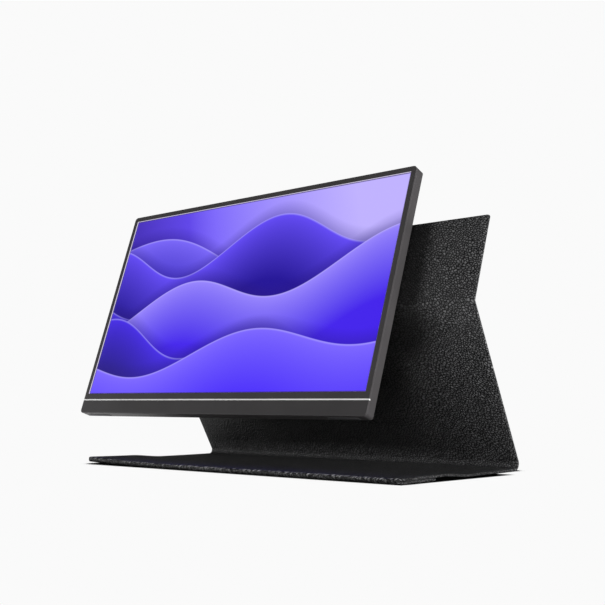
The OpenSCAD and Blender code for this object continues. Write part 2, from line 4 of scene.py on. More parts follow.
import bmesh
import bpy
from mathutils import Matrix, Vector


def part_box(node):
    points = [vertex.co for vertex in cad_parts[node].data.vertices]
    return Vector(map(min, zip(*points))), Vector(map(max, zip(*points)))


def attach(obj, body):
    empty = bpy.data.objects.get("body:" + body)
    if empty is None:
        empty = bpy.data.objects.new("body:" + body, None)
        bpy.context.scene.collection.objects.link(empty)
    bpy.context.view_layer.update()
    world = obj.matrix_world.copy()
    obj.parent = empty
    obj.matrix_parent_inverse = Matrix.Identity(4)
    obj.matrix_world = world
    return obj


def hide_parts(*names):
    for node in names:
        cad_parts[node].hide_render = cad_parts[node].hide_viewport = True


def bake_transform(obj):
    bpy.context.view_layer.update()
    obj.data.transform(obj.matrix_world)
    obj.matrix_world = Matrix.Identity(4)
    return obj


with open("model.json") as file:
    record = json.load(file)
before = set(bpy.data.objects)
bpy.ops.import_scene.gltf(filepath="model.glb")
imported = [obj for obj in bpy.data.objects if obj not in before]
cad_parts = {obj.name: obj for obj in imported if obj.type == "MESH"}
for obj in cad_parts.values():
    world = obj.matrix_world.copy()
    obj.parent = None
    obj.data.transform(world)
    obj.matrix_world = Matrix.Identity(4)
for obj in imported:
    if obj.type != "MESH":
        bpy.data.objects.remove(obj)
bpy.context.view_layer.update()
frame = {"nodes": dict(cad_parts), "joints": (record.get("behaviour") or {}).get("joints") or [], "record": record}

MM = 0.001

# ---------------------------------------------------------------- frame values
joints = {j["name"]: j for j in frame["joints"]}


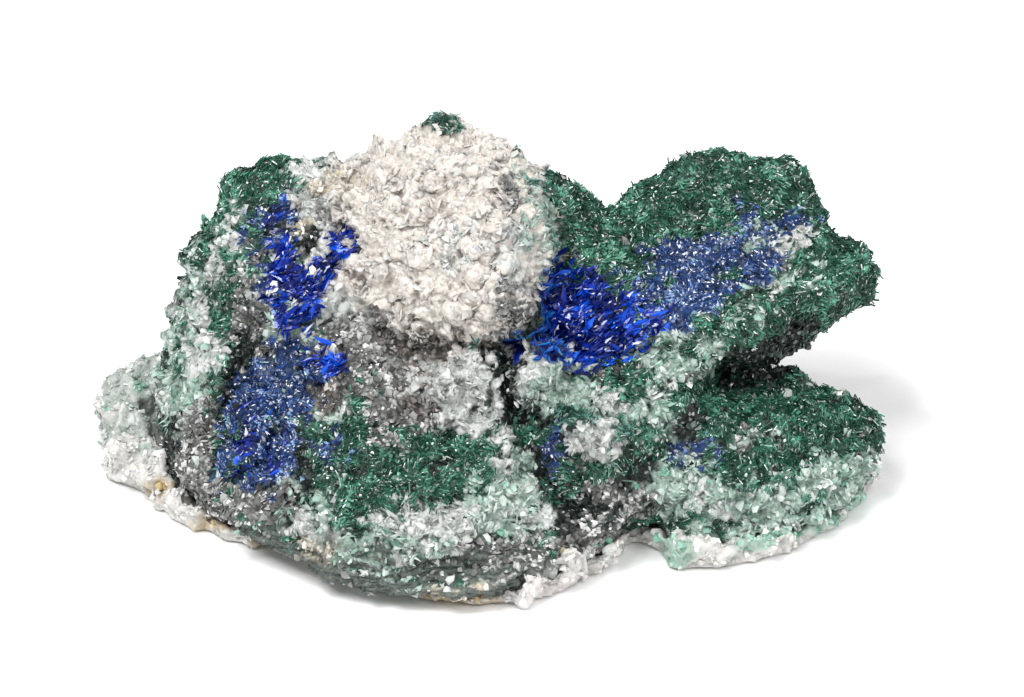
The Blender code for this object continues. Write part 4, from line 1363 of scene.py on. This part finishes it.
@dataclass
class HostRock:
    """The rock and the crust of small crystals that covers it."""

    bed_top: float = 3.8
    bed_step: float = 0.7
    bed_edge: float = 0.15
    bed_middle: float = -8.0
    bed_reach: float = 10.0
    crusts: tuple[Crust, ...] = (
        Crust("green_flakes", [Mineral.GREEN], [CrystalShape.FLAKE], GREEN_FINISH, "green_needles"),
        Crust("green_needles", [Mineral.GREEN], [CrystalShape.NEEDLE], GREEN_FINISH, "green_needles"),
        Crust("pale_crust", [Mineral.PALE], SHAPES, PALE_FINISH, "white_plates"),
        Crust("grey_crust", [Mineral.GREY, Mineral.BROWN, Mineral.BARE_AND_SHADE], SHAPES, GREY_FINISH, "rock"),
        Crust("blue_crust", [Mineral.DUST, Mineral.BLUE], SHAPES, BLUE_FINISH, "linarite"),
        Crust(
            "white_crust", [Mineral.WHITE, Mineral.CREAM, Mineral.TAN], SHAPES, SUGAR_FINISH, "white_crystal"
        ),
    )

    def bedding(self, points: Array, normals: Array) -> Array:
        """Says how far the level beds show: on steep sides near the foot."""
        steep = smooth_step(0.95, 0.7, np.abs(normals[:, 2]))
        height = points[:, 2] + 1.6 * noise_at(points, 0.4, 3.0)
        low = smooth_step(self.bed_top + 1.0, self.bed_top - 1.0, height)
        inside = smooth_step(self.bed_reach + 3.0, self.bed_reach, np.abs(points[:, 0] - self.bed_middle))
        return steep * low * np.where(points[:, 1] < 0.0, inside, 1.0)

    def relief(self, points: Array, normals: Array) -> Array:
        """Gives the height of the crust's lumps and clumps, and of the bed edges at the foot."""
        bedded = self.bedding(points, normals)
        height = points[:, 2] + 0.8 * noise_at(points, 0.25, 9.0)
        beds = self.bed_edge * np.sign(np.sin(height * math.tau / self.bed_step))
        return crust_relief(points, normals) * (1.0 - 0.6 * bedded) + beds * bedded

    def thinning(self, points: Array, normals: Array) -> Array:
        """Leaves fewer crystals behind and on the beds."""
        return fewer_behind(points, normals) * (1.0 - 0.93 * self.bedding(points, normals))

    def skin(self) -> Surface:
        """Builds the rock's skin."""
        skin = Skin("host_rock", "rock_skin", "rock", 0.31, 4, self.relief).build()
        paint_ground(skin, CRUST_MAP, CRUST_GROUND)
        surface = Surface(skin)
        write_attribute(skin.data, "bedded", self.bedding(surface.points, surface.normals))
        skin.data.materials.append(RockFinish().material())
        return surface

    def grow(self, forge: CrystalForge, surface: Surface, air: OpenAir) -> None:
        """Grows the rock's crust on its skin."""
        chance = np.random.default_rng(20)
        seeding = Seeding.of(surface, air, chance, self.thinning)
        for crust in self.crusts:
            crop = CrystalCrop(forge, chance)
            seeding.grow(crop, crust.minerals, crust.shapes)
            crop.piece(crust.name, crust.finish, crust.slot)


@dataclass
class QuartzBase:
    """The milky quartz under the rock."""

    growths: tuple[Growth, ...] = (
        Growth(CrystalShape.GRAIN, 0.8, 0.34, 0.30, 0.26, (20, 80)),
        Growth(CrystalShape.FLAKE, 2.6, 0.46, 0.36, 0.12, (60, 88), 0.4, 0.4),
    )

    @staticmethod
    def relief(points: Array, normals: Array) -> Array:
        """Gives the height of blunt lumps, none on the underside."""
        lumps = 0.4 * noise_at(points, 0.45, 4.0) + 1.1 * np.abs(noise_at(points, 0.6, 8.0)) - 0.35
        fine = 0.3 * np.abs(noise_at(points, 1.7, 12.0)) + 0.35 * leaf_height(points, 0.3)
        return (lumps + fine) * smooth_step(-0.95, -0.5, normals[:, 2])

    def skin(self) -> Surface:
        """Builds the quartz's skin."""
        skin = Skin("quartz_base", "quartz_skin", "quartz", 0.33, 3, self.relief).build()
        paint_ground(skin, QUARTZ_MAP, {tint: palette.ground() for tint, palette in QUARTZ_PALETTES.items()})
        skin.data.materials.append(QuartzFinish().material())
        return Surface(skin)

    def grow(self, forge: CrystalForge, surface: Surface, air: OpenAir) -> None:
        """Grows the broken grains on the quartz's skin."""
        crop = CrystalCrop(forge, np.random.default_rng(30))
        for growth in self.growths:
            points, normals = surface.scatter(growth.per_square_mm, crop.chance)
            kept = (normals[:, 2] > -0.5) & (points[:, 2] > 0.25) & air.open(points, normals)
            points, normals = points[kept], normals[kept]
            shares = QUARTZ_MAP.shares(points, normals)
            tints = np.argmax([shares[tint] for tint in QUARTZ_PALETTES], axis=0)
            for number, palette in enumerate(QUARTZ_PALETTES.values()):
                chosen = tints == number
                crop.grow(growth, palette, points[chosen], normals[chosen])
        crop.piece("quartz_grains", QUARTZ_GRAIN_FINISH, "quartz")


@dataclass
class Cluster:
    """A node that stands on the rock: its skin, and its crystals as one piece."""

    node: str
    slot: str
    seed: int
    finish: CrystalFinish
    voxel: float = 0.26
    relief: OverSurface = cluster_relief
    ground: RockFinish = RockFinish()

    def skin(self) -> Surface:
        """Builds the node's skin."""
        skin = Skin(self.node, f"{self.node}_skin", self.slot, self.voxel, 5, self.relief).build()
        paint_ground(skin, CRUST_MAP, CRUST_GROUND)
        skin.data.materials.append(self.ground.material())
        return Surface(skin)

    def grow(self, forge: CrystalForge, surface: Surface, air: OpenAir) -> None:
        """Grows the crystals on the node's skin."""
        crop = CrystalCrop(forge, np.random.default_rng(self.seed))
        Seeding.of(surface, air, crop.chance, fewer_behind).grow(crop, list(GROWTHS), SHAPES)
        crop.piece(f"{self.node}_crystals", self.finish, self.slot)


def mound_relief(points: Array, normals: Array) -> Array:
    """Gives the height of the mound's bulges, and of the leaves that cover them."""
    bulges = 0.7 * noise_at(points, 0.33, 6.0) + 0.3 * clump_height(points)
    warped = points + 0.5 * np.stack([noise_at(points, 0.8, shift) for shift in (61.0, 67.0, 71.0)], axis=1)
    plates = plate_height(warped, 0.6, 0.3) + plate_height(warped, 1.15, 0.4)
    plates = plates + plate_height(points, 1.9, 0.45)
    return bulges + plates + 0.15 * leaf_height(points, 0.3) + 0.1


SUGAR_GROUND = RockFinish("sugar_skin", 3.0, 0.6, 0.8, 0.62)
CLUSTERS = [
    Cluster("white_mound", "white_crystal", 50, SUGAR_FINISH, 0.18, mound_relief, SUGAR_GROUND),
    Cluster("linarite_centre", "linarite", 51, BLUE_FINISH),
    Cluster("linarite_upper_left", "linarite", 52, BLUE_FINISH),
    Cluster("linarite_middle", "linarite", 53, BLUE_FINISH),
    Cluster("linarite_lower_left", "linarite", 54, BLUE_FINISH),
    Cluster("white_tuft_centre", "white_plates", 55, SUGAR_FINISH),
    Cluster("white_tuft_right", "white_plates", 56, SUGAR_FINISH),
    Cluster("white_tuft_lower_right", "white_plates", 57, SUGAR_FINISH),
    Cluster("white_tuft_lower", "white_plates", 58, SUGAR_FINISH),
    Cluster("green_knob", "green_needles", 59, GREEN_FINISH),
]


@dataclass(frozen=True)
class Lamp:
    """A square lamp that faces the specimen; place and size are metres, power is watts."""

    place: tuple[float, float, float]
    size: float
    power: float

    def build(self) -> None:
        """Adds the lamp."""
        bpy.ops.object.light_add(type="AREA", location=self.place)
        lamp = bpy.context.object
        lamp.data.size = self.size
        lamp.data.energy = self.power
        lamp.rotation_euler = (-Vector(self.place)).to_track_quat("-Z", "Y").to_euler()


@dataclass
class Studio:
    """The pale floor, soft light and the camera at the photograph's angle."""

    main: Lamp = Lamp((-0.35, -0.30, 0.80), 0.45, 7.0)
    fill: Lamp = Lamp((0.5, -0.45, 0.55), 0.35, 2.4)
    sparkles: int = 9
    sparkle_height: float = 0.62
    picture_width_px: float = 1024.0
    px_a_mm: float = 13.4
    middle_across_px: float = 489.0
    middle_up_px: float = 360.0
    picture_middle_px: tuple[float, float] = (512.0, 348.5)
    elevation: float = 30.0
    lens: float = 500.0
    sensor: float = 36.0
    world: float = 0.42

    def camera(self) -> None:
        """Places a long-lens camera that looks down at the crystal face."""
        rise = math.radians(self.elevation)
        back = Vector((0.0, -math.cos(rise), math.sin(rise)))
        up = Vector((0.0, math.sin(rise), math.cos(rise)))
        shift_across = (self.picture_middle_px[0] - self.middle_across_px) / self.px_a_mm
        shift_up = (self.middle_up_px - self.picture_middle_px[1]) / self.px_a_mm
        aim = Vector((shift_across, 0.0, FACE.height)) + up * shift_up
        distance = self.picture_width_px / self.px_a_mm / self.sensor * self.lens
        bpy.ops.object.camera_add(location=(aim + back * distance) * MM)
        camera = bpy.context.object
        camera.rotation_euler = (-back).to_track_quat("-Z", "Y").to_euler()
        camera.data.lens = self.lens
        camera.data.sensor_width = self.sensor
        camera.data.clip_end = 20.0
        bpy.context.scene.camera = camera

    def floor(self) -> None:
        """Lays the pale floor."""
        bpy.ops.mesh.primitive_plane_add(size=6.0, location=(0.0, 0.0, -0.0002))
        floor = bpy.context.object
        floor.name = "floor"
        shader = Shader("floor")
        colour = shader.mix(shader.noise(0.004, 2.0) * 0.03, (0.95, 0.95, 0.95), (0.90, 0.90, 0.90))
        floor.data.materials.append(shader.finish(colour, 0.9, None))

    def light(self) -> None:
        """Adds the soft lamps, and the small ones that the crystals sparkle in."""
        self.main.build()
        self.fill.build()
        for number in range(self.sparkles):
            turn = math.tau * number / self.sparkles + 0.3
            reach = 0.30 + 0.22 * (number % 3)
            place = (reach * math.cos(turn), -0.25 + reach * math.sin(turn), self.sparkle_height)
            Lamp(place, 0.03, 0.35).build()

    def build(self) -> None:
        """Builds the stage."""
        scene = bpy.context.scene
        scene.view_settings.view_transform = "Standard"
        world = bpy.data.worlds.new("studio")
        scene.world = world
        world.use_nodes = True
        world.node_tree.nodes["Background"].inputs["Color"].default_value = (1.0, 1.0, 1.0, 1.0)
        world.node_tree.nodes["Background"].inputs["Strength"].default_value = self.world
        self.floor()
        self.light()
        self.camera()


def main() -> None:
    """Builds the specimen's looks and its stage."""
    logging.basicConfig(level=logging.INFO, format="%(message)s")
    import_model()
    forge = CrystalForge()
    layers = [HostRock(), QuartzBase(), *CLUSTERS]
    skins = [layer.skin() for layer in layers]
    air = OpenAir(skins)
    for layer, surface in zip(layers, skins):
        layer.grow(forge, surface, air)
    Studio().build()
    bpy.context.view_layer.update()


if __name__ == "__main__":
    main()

______________________________

*REQUIRED TASK*. Take exactly the lines from the one containing "The Blender code" through the one containing "rock and the" in the data above, and output them with nothing added.

*REPLY TO THE EXERCISE*.
The Blender code for this object continues. Write part 4, from line 1363 of scene.py on. This part finishes it.
@dataclass
class HostRock:
    """The rock and the crust of small crystals that covers it."""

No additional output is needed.